Look for the string "node" and copy every line that has it.

▶ [DATA EXTRACT]:
+-------+

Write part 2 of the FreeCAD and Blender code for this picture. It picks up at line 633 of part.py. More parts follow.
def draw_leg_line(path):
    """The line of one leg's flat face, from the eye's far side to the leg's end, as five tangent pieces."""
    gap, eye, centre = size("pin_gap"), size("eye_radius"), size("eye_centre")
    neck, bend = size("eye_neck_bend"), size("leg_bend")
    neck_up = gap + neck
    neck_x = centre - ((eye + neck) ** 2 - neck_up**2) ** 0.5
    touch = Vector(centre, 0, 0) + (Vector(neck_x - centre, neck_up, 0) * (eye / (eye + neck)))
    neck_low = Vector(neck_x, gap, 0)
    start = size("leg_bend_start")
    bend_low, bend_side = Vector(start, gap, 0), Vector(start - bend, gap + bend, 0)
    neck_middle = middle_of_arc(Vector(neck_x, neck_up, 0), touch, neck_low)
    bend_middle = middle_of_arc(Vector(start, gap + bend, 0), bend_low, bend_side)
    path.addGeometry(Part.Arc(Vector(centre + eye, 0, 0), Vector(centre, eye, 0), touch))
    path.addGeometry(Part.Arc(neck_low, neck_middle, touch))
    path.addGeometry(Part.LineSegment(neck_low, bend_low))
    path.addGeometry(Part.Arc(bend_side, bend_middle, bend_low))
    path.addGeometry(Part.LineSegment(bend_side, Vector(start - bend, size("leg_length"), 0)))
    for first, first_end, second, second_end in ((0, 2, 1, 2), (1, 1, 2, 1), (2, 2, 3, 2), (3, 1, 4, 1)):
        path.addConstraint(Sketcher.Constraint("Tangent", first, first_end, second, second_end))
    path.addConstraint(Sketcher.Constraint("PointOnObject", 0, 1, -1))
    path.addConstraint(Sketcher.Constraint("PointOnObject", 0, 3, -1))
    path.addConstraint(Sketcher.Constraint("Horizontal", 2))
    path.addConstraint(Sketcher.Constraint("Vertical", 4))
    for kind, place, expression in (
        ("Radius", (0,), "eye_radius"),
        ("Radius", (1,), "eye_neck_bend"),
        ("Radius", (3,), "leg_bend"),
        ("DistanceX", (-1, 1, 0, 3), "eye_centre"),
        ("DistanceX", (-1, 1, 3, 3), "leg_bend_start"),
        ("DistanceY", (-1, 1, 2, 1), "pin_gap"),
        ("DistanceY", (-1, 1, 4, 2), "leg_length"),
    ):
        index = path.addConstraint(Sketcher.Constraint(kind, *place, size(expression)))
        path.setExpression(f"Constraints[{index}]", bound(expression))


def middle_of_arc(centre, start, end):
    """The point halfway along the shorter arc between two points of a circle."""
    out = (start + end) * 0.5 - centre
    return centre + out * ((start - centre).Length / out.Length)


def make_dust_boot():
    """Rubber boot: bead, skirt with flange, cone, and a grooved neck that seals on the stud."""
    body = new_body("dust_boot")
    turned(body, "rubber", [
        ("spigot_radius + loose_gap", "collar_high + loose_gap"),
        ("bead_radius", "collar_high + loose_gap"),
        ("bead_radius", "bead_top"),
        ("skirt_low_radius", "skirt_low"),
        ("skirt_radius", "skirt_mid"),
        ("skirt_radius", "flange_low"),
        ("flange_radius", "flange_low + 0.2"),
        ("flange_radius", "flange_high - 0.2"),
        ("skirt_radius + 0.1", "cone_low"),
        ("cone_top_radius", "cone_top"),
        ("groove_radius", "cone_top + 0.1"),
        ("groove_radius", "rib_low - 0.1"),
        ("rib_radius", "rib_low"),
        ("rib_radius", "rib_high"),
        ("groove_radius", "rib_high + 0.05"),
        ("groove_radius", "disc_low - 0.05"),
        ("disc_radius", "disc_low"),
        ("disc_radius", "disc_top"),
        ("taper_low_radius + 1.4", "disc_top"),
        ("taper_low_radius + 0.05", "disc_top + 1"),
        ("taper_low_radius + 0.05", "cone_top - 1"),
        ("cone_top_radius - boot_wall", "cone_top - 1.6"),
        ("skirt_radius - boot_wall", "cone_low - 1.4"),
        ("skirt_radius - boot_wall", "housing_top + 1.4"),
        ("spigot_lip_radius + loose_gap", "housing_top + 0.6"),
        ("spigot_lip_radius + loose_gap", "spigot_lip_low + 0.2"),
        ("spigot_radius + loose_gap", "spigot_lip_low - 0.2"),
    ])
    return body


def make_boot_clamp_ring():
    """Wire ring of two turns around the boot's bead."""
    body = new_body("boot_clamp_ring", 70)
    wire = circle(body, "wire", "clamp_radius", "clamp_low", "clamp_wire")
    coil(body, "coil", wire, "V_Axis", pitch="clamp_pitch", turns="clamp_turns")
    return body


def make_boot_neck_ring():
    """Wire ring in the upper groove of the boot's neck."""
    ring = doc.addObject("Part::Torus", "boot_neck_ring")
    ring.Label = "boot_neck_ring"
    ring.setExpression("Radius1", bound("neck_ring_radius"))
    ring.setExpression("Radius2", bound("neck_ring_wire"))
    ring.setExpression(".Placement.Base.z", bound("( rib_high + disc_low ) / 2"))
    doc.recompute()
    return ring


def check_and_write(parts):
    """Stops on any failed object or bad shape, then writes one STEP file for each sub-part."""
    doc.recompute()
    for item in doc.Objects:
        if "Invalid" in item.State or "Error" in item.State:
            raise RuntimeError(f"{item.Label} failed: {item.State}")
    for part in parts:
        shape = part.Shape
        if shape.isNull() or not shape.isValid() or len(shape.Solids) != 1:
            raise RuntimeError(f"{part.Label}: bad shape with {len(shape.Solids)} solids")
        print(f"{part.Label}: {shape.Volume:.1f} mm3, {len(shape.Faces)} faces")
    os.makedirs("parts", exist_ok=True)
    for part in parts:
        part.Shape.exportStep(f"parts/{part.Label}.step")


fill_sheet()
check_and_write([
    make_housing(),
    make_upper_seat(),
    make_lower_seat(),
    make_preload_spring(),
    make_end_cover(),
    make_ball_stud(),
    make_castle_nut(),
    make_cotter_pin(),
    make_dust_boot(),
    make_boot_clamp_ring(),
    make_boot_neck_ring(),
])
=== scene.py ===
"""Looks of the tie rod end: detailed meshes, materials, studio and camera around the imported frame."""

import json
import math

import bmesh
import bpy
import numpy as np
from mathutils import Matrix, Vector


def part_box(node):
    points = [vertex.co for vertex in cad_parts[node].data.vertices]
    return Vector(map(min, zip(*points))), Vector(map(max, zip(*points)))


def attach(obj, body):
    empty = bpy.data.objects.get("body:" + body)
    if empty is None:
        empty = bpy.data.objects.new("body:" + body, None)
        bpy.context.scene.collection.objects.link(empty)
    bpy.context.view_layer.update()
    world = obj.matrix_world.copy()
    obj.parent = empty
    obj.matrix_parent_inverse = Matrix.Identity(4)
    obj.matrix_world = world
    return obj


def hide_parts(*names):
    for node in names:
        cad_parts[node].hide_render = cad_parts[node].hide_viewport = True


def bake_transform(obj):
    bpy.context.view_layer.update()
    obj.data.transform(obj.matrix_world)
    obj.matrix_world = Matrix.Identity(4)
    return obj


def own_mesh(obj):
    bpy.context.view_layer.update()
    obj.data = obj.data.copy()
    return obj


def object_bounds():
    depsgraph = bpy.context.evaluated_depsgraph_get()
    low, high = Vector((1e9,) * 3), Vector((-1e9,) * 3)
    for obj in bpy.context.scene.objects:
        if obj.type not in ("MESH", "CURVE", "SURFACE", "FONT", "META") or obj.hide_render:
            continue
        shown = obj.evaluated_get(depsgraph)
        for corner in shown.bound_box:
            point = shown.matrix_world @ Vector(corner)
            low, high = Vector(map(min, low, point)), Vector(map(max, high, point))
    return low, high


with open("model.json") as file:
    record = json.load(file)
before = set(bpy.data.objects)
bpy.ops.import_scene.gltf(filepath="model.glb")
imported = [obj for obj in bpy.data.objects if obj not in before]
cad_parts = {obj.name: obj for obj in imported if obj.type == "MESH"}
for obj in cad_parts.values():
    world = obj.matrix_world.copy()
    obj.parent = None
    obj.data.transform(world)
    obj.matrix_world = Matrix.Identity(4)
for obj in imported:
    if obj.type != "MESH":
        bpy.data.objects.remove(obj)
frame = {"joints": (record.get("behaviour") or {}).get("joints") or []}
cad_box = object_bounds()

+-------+

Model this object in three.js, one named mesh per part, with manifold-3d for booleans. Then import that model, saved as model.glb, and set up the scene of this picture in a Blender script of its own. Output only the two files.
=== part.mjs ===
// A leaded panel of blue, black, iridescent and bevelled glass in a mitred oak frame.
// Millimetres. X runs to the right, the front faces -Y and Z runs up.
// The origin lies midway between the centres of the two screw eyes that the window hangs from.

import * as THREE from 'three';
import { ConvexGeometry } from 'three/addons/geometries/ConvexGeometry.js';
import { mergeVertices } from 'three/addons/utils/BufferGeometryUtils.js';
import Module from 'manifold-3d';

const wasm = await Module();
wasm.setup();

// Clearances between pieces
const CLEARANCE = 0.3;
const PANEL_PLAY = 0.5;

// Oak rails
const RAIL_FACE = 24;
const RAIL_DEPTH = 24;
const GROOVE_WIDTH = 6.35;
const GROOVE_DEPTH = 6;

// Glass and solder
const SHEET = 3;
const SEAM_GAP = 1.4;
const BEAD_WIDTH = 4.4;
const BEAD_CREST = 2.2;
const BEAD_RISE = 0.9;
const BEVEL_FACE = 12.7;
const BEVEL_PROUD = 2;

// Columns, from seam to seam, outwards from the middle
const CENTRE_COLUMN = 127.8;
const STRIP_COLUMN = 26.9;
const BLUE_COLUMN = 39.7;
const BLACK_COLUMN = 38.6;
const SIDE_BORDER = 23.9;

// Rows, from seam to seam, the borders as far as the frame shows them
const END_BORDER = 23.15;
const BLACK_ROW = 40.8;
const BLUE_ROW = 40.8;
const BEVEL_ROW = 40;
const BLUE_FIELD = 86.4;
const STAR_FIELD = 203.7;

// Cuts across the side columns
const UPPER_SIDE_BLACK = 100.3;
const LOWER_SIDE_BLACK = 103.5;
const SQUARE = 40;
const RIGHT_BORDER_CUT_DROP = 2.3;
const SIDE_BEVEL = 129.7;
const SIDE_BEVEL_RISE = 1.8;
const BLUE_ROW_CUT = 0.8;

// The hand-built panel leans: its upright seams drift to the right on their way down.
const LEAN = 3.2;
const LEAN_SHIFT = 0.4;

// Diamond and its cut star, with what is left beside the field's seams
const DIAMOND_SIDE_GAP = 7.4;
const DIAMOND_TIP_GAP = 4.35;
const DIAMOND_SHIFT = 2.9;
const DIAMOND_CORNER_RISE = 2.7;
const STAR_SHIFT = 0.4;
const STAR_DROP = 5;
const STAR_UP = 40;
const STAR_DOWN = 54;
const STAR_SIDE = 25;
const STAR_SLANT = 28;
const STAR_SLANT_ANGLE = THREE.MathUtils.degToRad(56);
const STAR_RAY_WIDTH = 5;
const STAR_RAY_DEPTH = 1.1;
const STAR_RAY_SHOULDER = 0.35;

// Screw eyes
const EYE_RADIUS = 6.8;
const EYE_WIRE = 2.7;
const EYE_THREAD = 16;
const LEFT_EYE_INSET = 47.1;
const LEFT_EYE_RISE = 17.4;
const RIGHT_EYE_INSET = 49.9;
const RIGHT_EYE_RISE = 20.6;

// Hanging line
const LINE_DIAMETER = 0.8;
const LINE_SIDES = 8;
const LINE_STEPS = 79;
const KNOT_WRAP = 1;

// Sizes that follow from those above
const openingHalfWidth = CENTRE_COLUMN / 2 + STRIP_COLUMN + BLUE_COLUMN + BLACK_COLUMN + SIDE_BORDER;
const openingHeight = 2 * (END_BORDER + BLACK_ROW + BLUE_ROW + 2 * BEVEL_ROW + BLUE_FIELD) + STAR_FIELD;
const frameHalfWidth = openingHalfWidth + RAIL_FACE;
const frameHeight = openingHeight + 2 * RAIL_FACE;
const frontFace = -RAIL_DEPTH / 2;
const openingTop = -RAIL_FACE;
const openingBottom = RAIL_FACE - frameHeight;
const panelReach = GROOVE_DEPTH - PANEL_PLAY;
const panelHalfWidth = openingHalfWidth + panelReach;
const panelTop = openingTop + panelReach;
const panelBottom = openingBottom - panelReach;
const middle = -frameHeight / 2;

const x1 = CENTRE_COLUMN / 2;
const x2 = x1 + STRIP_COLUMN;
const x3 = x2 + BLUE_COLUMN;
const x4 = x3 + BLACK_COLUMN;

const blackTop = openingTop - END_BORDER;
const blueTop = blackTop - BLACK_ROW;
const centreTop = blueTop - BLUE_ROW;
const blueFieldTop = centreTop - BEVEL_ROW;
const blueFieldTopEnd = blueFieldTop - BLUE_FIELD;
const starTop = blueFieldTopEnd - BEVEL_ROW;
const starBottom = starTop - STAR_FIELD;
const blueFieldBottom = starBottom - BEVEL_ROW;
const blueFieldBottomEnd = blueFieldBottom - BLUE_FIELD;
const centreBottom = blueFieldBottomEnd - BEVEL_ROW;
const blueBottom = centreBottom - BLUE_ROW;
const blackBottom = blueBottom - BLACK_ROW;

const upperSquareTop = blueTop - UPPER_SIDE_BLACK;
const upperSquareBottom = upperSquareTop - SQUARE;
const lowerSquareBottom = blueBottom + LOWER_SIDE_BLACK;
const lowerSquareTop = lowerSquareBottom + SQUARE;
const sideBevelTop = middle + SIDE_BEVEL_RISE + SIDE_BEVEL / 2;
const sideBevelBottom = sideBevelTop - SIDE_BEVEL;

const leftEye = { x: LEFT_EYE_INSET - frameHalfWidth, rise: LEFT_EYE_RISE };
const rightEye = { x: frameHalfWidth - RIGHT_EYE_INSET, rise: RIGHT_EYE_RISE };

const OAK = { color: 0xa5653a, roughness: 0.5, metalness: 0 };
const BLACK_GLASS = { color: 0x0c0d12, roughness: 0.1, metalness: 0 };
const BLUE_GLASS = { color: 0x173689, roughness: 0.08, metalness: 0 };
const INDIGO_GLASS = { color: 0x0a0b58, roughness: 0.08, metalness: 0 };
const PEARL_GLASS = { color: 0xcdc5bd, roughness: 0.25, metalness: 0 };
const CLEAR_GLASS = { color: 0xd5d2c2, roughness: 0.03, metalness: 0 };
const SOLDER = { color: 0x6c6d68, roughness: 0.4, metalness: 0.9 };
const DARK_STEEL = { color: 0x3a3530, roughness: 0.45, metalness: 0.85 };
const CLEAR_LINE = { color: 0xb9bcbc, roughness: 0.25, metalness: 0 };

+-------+

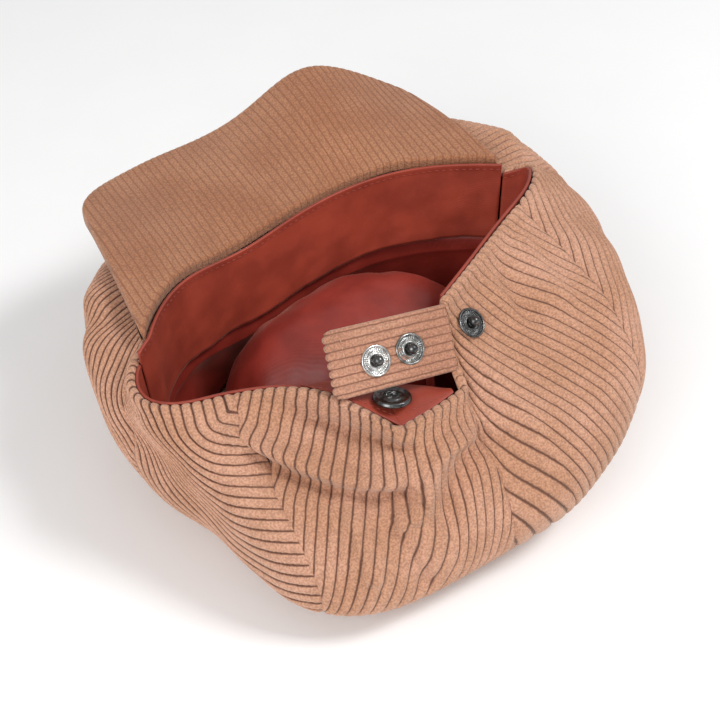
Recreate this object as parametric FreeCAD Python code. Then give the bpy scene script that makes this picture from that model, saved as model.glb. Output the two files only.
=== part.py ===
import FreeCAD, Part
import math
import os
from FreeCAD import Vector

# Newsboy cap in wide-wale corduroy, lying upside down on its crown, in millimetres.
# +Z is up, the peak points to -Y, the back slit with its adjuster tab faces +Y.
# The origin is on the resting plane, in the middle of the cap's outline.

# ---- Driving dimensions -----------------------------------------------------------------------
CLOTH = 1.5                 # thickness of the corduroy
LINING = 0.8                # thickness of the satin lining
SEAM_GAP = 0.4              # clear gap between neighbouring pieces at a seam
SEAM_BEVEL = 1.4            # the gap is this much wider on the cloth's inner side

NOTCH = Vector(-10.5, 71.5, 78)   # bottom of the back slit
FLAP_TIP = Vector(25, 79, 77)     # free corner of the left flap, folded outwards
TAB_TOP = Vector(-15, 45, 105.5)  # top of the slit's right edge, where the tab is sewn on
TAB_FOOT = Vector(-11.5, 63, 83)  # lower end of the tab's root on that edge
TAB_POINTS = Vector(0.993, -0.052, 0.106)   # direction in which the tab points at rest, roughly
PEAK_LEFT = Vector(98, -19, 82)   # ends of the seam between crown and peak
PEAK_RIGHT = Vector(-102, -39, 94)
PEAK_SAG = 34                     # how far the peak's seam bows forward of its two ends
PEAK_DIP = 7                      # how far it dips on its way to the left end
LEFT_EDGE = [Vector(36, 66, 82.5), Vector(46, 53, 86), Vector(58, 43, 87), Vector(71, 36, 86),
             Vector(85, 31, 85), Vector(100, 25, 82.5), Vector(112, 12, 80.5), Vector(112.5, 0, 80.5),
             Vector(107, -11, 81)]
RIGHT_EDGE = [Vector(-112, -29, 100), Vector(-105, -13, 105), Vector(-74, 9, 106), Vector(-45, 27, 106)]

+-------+

▶ [OUTPUT OF THE EXERCISE]:
def part_box(node):
    points = [vertex.co for vertex in cad_parts[node].data.vertices]
    for node in names:
        cad_parts[node].hide_render = cad_parts[node].hide_viewport = True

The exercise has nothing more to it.